Şucaiye'mizi ilk kez 2014 yılında İsrail saldırdığında terk etmek zorunda kaldık. O zaman çok küçüktüm ama tahliyemizin her anını hatırlıyorum. Etrafta uçuşan füzeleri ve şarapnel parçalarını, çığlık ve ağlama seslerini hatırlıyorum. Travmatik bir deneyimdi ama tüm bu süreç boyunca yakında geri döneceğimizden emindim.

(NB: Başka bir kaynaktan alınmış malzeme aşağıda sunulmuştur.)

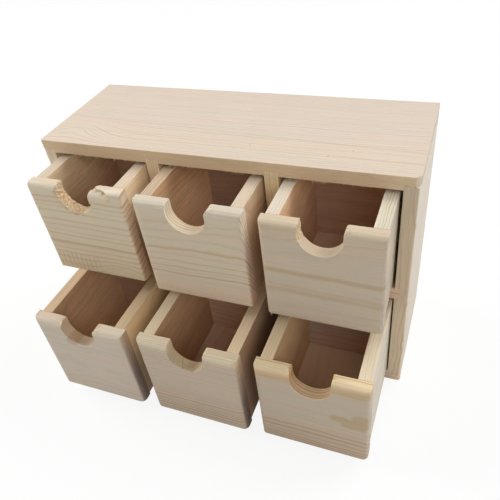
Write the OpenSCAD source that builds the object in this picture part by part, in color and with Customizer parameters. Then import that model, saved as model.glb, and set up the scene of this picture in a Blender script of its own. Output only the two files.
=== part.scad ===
// Desktop case of six small wooden drawers, two rows of three, in bare pine.
// Millimetres. The origin is the centre of the case's bottom face, +Z is up and the drawers open towards -Y.
// The case is boards set into grooves. Each drawer is a box behind a front board with a finger notch.

/* [Case] */
// Outer width of the case
case_w = 280; // [220:1:360]
// Depth of the case from front to back
case_d = 100; // [95:1:160]
// Thickness of the case's boards
board_t = 10; // [8:0.5:14]
// Height of each drawer's opening
opening_h = 83; // [60:1:120]
// How far the sides and dividers are let into the top board
top_groove_d = 3; // [1:0.5:6]
// How far the sides and dividers are let into the bottom board
bottom_groove_d = 5; // [1:0.5:6]
// How far the shelf is let into each side
shelf_groove_d = 3.5; // [1:0.5:6]
// Thickness of the back panel
back_panel_t = 3; // [2:0.5:6]
// Radius of the top board's front right corner, seen from above
top_right_r = 5; // [1:0.5:12]
// Radius of the top board's front left corner, seen from above
top_left_r = 1.5; // [0.5:0.5:5]
// Radius along the front outer edge of each side
side_edge_r = 2; // [0.5:0.5:4]

/* [Drawers] */
// Thickness of a drawer's front board
front_t = 9.5; // [7:0.5:14]
// Thickness of a drawer's side boards
side_t = 9; // [5:0.5:14]
// Thickness of a drawer's back board
box_back_t = 7; // [4:0.5:12]
// Thickness of a drawer's floor
floor_t = 4.5; // [3:0.5:8]
// How far the front board stands out past the box on the left
lip_left = 2.6; // [0:0.1:5]
// How far the front board stands out past the box on the right
lip_right = 1; // [0:0.1:5]
// Radius along the front board's top and end edges
front_edge_r = 4.5; // [1:0.5:6.5]

/* [Finger notch] */
// Width of the notch
notch_w = 28; // [16:1:36]
// Depth of the notch below the top edge
notch_h = 20.5; // [20.5:0.5:40]
// Radius where the notch meets the top edge
notch_lip_r = 2; // [0.5:0.5:2.5]

/* [Clearances] */
// Gap at each end of a front board that stands in the middle of its opening
end_gap = 0.7; // [0.5:0.1:2]
// Gap over a drawer, below the board above it
head_gap = 3.2; // [1:0.1:8]
// Gap under a drawer, above the board that it slides on
slide_gap = 0.3; // [0.1:0.1:0.6]
// Gap between a closed drawer and the back panel
back_gap = 0.5; // [0.2:0.1:3]

/* [Drawers at rest] */
// How much of each drawer's length is still in the case, top row and then bottom row, from the left
still_in = [58.5, 54, 52, 11.5, 12.5, 14.5]; // [9:0.5:86]
// How far each drawer lies to the right of the middle of its opening
shifted = [-0.4, -0.4, -0.4, 0.4, 0.4, 0.4]; // [-0.4:0.1:0.4]

/* [Hidden] */
columns = 3;
rows = 2;
drawer_count = columns * rows;

case_h = rows * opening_h + (rows + 1) * board_t;
opening_w = (case_w - (columns + 1) * board_t) / columns;
column_step = opening_w + board_t;
row_step = opening_h + board_t;
front_y = -case_d / 2;
panel_y = case_d / 2 - back_panel_t;
inner_d = panel_y - front_y;
shelf_z = row_step;
upright_z = board_t - bottom_groove_d;
upright_h = case_h - board_t + top_groove_d - upright_z;

front_w = opening_w - 2 * end_gap;
box_w = front_w - lip_left - lip_right;
drawer_h = opening_h - head_gap - slide_gap;
box_d = inner_d - front_t - back_gap;

// How far cuts run past the surface that they start from
past = 1;
$fn = 64;

pine = [0.87, 0.78, 0.64];
pale_pine = [0.91, 0.84, 0.72];
front_pine = [0.84, 0.75, 0.61];
warm_pine = [0.80, 0.68, 0.52];

case_nodes = ["top_board", "bottom_board", "left_side", "right_side", "shelf",
              "left_divider", "right_divider", "back_panel"];
drawer_pieces = ["front", "left_side", "right_side", "back", "floor"];

// What a round of radius r takes off a square corner at the origin, with the board towards +X and +Y
module corner_waste(r) {
    difference() {
        translate([-past, -past])
            square(r + past);
        translate([r, r])
            circle(r);
    }
}

// The middle of divider 1 or 2, and of opening 1, 2 or 3 of a row, from the left
function divider_x(i) = (i - columns / 2) * column_step;
function opening_x(i) = (i - (columns + 1) / 2) * column_step;

// A full-width board that takes the uprights' ends, with its grooved face at height 0 and the board above it.
// The sides lie in rebates from front to back. The dividers' grooves stop at the back panel.
module grooved_board(groove_d, left_r, right_r) {
    difference() {
        translate([-case_w / 2, front_y, 0])
            cube([case_w, case_d, board_t]);
        for (direction = [0, 1])
            mirror([direction, 0, 0])
                translate([case_w / 2 - board_t, front_y - past, -past])
                    cube([board_t + past, case_d + 2 * past, groove_d + past]);
        for (i = [1 : columns - 1])
            translate([divider_x(i) - board_t / 2, front_y - past, -past])
                cube([board_t, inner_d + past, groove_d + past]);
        translate([-case_w / 2, front_y, -past])
            linear_extrude(board_t + 2 * past)
                corner_waste(left_r);
        translate([case_w / 2, front_y, -past])
            linear_extrude(board_t + 2 * past)
                mirror([1, 0])
                    corner_waste(right_r);
    }
}

module top_board() {
    color(pale_pine)
        translate([0, 0, case_h - board_t])
            grooved_board(top_groove_d, top_left_r, top_right_r);
}

module bottom_board() {
    color(pine)
        translate([0, 0, board_t])
            mirror([0, 0, 1])
                grooved_board(bottom_groove_d, side_edge_r, side_edge_r);
}

// The side on the right. The shelf's end lies in a groove that shows at the front.
module side_board() {
    difference() {
        translate([case_w / 2 - board_t, front_y, upright_z])
            cube([board_t, case_d, upright_h]);
        translate([case_w / 2 - board_t - past, front_y - past, shelf_z])
            cube([shelf_groove_d + past, inner_d + past, board_t]);
        translate([case_w / 2, front_y, upright_z - past])
            linear_extrude(upright_h + 2 * past)
                mirror([1, 0])
                    corner_waste(side_edge_r);
    }
}

module left_side() {
    color(pine)
        mirror([1, 0, 0])
            side_board();
}

module right_side() {
    color(pale_pine)
        side_board();
}

// The shelf and the dividers are halved where they cross: the shelf is whole in front, and a divider behind.
module shelf() {
    shelf_w = case_w - 2 * board_t + 2 * shelf_groove_d;
    color(warm_pine)
        difference() {
            translate([-shelf_w / 2, front_y, shelf_z])
                cube([shelf_w, inner_d, board_t]);
            for (i = [1 : columns - 1])
                translate([divider_x(i) - board_t / 2, front_y + inner_d / 2, shelf_z - past])
                    cube([board_t, inner_d / 2 + past, board_t + 2 * past]);
        }
}

module divider(i) {
    color(pine)
        difference() {
            translate([divider_x(i) - board_t / 2, front_y, upright_z])
                cube([board_t, inner_d, upright_h]);
            translate([divider_x(i) - board_t / 2 - past, front_y - past, shelf_z])
                cube([board_t + 2 * past, inner_d / 2 + past, board_t]);
        }
}

module back_panel() {
    color(warm_pine)
        translate([-case_w / 2 + board_t, panel_y, board_t])
            cube([case_w - 2 * board_t, back_panel_t, case_h - 2 * board_t]);
}

// The outline of the finger notch, with the front's top edge at height 0
module notch_outline() {
    translate([0, notch_w / 2 - notch_h])
        circle(d = notch_w);
    translate([-notch_w / 2, notch_w / 2 - notch_h])
        square([notch_w, notch_h - notch_w / 2 + past]);
    for (direction = [0, 1])
        mirror([direction, 0])
            translate([notch_w / 2, 0])
                mirror([0, 1])
                    corner_waste(notch_lip_r);
}

// A drawer's own frame: X from the middle of the box, Y from the front board's back face, Z from the bottom
module drawer_front() {
    middle_x = (lip_right - lip_left) / 2;
    color(front_pine)
        translate([middle_x, 0, 0])
            difference() {
                translate([-front_w / 2, -front_t, 0])
                    cube([front_w, front_t, drawer_h]);
                for (direction = [0, 1])
                    mirror([direction, 0, 0])
                        translate([-front_w / 2, -front_t, -past])
                            linear_extrude(drawer_h + 2 * past)
                                corner_waste(front_edge_r);
                translate([-front_w / 2 - past, -front_t, drawer_h])
                    rotate([90, 0, 90])
                        linear_extrude(front_w + 2 * past)
                            mirror([0, 1])
                                corner_waste(front_edge_r);
                translate([0, past, drawer_h])
                    rotate([90, 0, 0])
                        linear_extrude(front_t + 2 * past)
                            notch_outline();
            }
}

module drawer_left_side() {
    color(pale_pine)
        translate([-box_w / 2, 0, 0])
            cube([side_t, box_d, drawer_h]);
}

module drawer_right_side() {
    color(pale_pine)
        translate([box_w / 2 - side_t, 0, 0])
            cube([side_t, box_d, drawer_h]);
}

module drawer_back() {
    color(pine)
        translate([-box_w / 2 + side_t, box_d - box_back_t, 0])
            cube([box_w - 2 * side_t, box_back_t, drawer_h]);
}

module drawer_floor() {
    color(warm_pine)
        translate([-box_w / 2 + side_t, 0, 0])
            cube([box_w - 2 * side_t, box_d - box_back_t, floor_t]);
}

// Drawers 1 to 3 are the top row from the left, and 4 to 6 the bottom row.
module place_drawer(n) {
    column = (n - 1) % columns + 1;
    row = n <= columns ? 1 : 0;
    x = opening_x(column) + shifted[n - 1] + (lip_left - lip_right) / 2;
    y = front_y + still_in[n - 1] - box_d;
    z = board_t + row * row_step + slide_gap;
    translate([x, y, z])
        children();
}

top_board();
bottom_board();
left_side();
right_side();
shelf();
divider(1);  // left_divider
divider(2);  // right_divider
back_panel();
for (n = [1 : drawer_count]) {
    place_drawer(n) drawer_front();
    place_drawer(n) drawer_left_side();
    place_drawer(n) drawer_right_side();
    place_drawer(n) drawer_back();
    place_drawer(n) drawer_floor();
}
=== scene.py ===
"""A desk case of six pine drawers: wood finishes, worn front boards, splinters, a plain studio and a camera.

Lengths are in millimetres until they reach Blender, which takes metres.
"""

import math
from typing import NamedTuple

import bpy
import numpy as np
from mathutils import Matrix, Vector, noise
from mathutils.geometry import delaunay_2d_cdt


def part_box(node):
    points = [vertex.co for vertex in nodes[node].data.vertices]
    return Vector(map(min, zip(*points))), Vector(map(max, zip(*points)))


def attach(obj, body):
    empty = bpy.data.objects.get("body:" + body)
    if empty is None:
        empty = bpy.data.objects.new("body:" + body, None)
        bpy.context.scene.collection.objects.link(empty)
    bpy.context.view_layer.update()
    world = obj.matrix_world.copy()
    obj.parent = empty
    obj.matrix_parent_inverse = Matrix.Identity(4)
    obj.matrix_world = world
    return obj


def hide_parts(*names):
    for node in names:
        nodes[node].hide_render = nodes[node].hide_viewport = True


MM = 0.001
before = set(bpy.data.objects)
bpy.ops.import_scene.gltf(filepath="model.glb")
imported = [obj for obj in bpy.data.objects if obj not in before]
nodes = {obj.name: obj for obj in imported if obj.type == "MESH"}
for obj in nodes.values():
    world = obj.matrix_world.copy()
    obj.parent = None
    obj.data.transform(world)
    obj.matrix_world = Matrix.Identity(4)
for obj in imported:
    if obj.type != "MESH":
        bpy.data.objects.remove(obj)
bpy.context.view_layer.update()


def add_object(name, data):
    added = bpy.data.objects.new(name, data)
    bpy.context.scene.collection.objects.link(added)
    return added


# Camera

CAMERA_PLACE = (158.5, -331.0, 378.9)
CAMERA_AZIMUTH = 25.85
CAMERA_ELEVATION = 39.91
CAMERA_ROLL = -8.16
CAMERA_LENS = 38.98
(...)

Sonra, neredeyse 10 yıl sonra tekrar oldu. Soykırım boyunca ailem ve ben 10'dan fazla kez evimizden kaçmak zorunda kaldık. Mahallemizden uzakta kalmak zorunda kaldığımız en uzun süre üç aydı. Ama asla çok uzağa gitmedik. Son derece zor koşullara rağmen güneye kaçmadık; kuzeyde kaldık.

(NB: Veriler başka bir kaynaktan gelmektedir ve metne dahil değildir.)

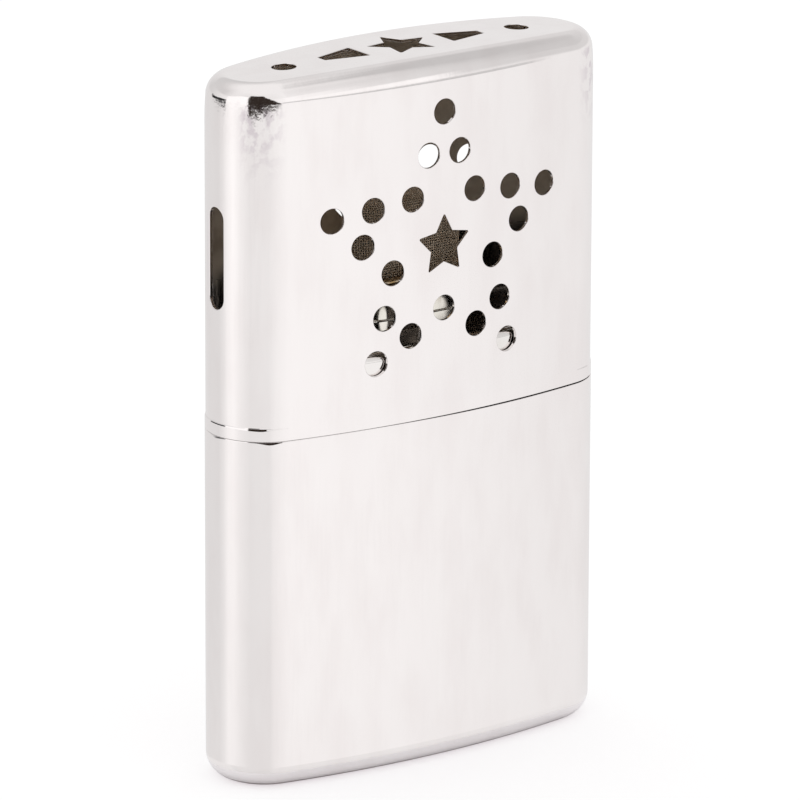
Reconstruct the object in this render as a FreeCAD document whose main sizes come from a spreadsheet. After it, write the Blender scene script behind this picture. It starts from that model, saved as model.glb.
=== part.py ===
"""Catalytic pocket hand warmer: drawn metal tank, perforated slip-on cap and lift-off burner.

Millimetres, +Z up.  X runs across the wide face, the front face looks along -Y, and the
origin is the middle of the face that the tank stands on.
"""
import FreeCAD, Part
import math
import os
import Sketcher

# Driving dimensions, in millimetres.
SIZES = {
    # Oval case, common to tank and cap
    "case_width": 62.0,
    "case_depth": 20.6,
    "case_height": 100.3,
    "face_radius": 130.0,
    "seam_height": 50.0,
    "seam_gap": 0.1,
    # Tank
    "tank_wall": 0.5,
    "base_radius": 3.4,
    "rim_rounding": 0.18,
    # Cap
    "cap_wall": 0.5,
    "rim_step": 0.12,
    "rim_band": 1.9,
    "rim_bevel": 0.35,
    "crown_height": 3.2,
    "crown_tilt": 14.0,
    "crown_rounding": 2.8,
    "crease_lean": 0.16,
    "crease_run": 4.0,
    "top_radius": 480.0,
    # Star of round holes in both faces of the cap
    "star_lift": 0.575,
    "star_radius": 18.75,
    "star_waist": 8.85,
    "hole_diameter": 3.55,
    "face_star_radius": 4.45,
    "face_star_waist": 2.3,
    # Openings in the top of the cap
    "top_star_radius": 5.05,
    "top_star_waist": 2.5,
    "vent_start": 7.0,
    "vent_end": 13.35,
    "vent_start_width": 5.3,
    "vent_end_width": 1.9,
    "top_hole_offset": 19.55,
    "top_hole_diameter": 3.4,
    # Slots in the ends of the cap
    "slot_lift": 1.3,
    "slot_length": 14.3,
    "slot_width": 3.3,
    # Neck that the cap slides over
    "neck_clearance": 0.2,
    "neck_rise": 10.2,
    "neck_tail": 5.6,
    "neck_wall": 0.5,
    "neck_rounding": 1.3,
    "solder_gap": 0.04,
    "grip_length": 8.0,
    "grip_height": 1.2,
    "grip_reach": 0.1,
    "grip_rise": 3.1,
    # Oval filler mouth in the deck
    "mouth_length": 20.4,
    "mouth_width": 9.2,
    "mouth_wall": 0.45,
    "mouth_rise": 6.0,
    "mouth_flange": 1.4,
    "mouth_rounding": 0.2,
    # Filling
    "fill_clearance": 0.3,
    "pad_depth": 5.0,
    "pad_thickness": 3.0,
    # Burner
    "slip_gap": 0.12,
    "skirt_wall": 0.4,
    "skirt_lift": 1.3,
    "bead_height": 2.0,
    "bead_step": 0.3,
    "skirt_rounding": 0.7,
    "seat_gap": 0.2,
    "plate_thickness": 0.5,
    "plate_hole": 1.3,
    "plate_pitch": 2.2,
    "ring_height": 1.2,
    "ring_width": 1.15,
    "cage_height": 11.3,
    "cage_inset": 1.15,
    "cage_wall": 0.35,
    "cage_flange": 0.75,
    "cage_rounding": 2.2,
    "gauze_window": 1.1,
    "gauze_pitch": 1.6,
    "mat_clearance": 0.3,
}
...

Şucaiye bu savaş sırasında ilki Aralık 2023'te, ikincisi ise Haziran 2024'te olmak üzere iki istilaya maruz kaldı. İkincisi bir yaz sabahı, bölge sakinleri hâlâ evlerindeyken aniden, hiçbir uyarı yapılmadan geldi.

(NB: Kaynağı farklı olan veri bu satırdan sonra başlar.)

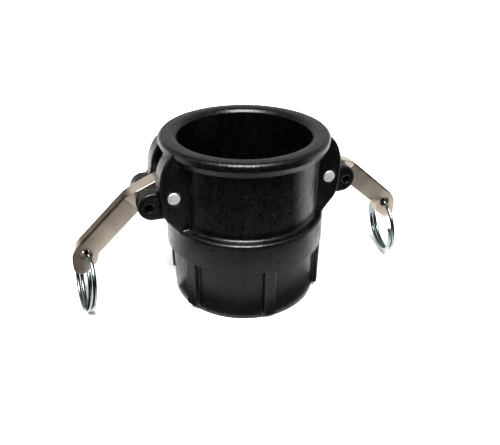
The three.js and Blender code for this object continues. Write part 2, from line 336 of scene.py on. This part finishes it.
def solve_corners(points, normals, quads, count):
    """Each cell's vertex: where the planes at its edge crossings meet, held near the crossings' middle."""
    cell = quads.ravel()
    point = np.repeat(points, 4, axis=0)
    normal = np.repeat(normals, 4, axis=0)
    number = np.bincount(cell, minlength=count)
    middle = np.stack([np.bincount(cell, point[:, k], count) for k in range(3)], axis=1) / number[:, None]
    offset = ((point - middle[cell]) * normal).sum(1)
    hold = 0.08
    matrix = np.zeros((count, 3, 3))
    right = np.zeros((count, 3))
    for i in range(3):
        right[:, i] = np.bincount(cell, normal[:, i] * offset, count)
        for j in range(3):
            matrix[:, i, j] = np.bincount(cell, normal[:, i] * normal[:, j], count)
        matrix[:, i, i] += hold
    return middle + np.linalg.solve(matrix, right[:, :, None])[:, :, 0]


def add_mesh(name, vertices, faces, material, normals=None, local=None):
    """An object from millimetre vertices. local keeps each vertex's place in the piece's own frame."""
    mesh = bpy.data.meshes.new(name)
    mesh.from_pydata((np.asarray(vertices) * MM).tolist(), [], [tuple(f) for f in np.asarray(faces, object)])
    mesh.validate()
    mesh.shade_smooth()
    if local is not None:
        attribute = mesh.attributes.new("local", "FLOAT_VECTOR", "POINT")
        attribute.data.foreach_set("vector", (np.asarray(local) * MM).astype(np.float32).ravel())
    if normals is not None:
        mesh.normals_split_custom_set_from_vertices(normals.tolist())
    mesh.materials.append(material)
    piece = bpy.data.objects.new(name, mesh)
    bpy.context.scene.collection.objects.link(piece)
    return piece


def place(piece, node, body):
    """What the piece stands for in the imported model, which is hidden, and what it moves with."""
    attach(piece, body)
    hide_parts(node)


# ---- coupler body ----
def outer_profile():
    """The moulding's outside as (radius, z, corner radius), turned round Z."""
    return rounded(
        [
            (-5, 0, 0),
            (HUB_R, 0, 0.6),
            (HUB_R, 28.3, 0.5),
            (BAND_R, 28.3, 0.7),
            (BAND_R, 44, 1.7),
            (BARREL_R, 44, 1.8),
            (BARREL_R, 77.3, 0.5),
            (39.4, 77.3, 0.35),
            (41, 80.6, 1.5),
            (41, HEIGHT, 2.0),
            (-5, HEIGHT, 0),
        ]
    )


def hollow_profile():
    """What is hollow on the axis: thread core, flow bore, gasket groove, socket and mouth."""
    return rounded(
        [
            (-5, -3, 0),
            (33.6, -3, 0),
            (THREAD["minor_r"], 2.3, 0.2),
            (THREAD["minor_r"], THREAD["top_z"], 0.3),
            (25.4, THREAD["top_z"], 0.3),
            (25.4, 30, 0.4),
            (33.7, 30, 0.3),
            (33.7, 36.8, 0.3),
            (SOCKET_R, 36.8, 0.4),
            (SOCKET_R, HEIGHT - 2, 0.8),
            (33.4, HEIGHT - 0.6, 0.5),
            (39.8, HEIGHT + 1, 0),
            (-5, HEIGHT + 1, 0),
        ]
    )


def web_outline():
    """The ear's thick web, which runs from the shoulder up over the rim's side."""
    x, z = PIN["x"], PIN["z"]
    return [
        (30, 42.5),
        (x - 1.8, 42.5),
        (x + 3.8, z - 11.8),
        *curve((x + 3.8, z - 11.8), (x + 5.6, z - 9), (x + 6, z - 3)),
        *curve((x + 6.3, z + 4.7), (x + 6.1, z + 15.7), (x - 0.9, HEIGHT - 1.7), 10),
        (30, HEIGHT - 1.7),
    ]


def lobe_outline():
    """The thinner lobe outside the web, which carries the safety-clip hole."""
    x, z = PIN["x"], PIN["z"]
    centre, radius = (48.3, 57.2), 6.9
    return [
        (x + 2, centre[1] - radius),
        *arc(centre, radius, -90, 100, 20),
        *curve(arc(centre, radius, 100, 100, 1)[0], (x + 7, z + 3.2), (x + 6.2, z + 6)),
        (x + 2, z + 6),
    ]


def rib_outline():
    in_r, out_r, low_z, top_z = (RIB[key] for key in ("in_r", "out_r", "low_z", "top_z"))
    return [(in_r, low_z), (out_r, low_z), (out_r, top_z), (in_r, top_z)]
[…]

İsrail tankları Şucaiye'ye ulaştığında, pazarları, eski restoranları, elektrik direklerini ve su pompalarını hedef aldı ve birçok bölgeyi tanınmaz hale getirene kadar yerle bir etti. Bir zamanlar işlek olan sokaklar yıkımla griye döndü.
Ailemin evi bombalandı ve kısmen yıkıldı. Büyükbabamın arazisi de zarar gördü. Nesillerdir ayakta duran, sayısız mevsim meyve veren ağaçlar söküldü ve yakıldı.
Zeytinliğini kaybetmek büyükbabam için çok ağır geldi. Yıkıcı haberi duyduktan sonraki üç ay içinde vefat etti.
Bugün, bir kez daha yerimizden edilme ihtimaliyle karşı karşıyayız. Şucaiye'nin doğu kesiminden insanlar İsrail ordusunun tehditleri altında bir kez daha kaçmaya başladı. Bundan sonra ne olacağını bilmiyoruz. İnsanlar korkuyor ama yine de yeni bir ateşkes olacağını umuyorlar.
Bu yıl Toprak Günü'nü kutlamak farklı bir anlam taşıyor: Devam eden soykırım savaşına rağmen hala buradayız, hala ayaktayız ve hala atalarımızdan miras kalan topraklara tutunuyoruz. Vazgeçmeyeceğiz.
Bu gün, Dr. Alareer'in şiirini hatırlıyorum:
Ey Dünya
Sarıl bana.
Ve bana sıkıca sarıl
Ya da beni yut
Daha fazla acı çekmemek için.
Seni seviyorum.
Öyleyse al beni.
Beni zengin et.
Beni toprak et.
Huzur dolu günler geride kaldı.
Silahlar insanlığın sözleridir.
Dikenden başka yiyeceğim yok,
Eğlence değil, iç çekiş.
Çünkü bir askerin yüksek hissetmeye ihtiyacı var.
Ey Dünya,
Eğer hayatta incineceksem
İçindeki toprağın doğurmasına izin ver.
Ey Dünya.
* Toprak Günü; Filistinliler için önemli bir anma günü olan "Toprak Günü"nü ifade eder. Bu özel gün, her yıl 30 Mart'ta kutlanır ve 1976 yılında İsrail hükümetinin Filistin topraklarında yaptığı arazi gaspı ve sürgün uygulamalarına karşı Filistinli Arapların gösterdiği direnişi simgeler.
* Nadera Mushtha, Gazzeli bir şair ve yazardır.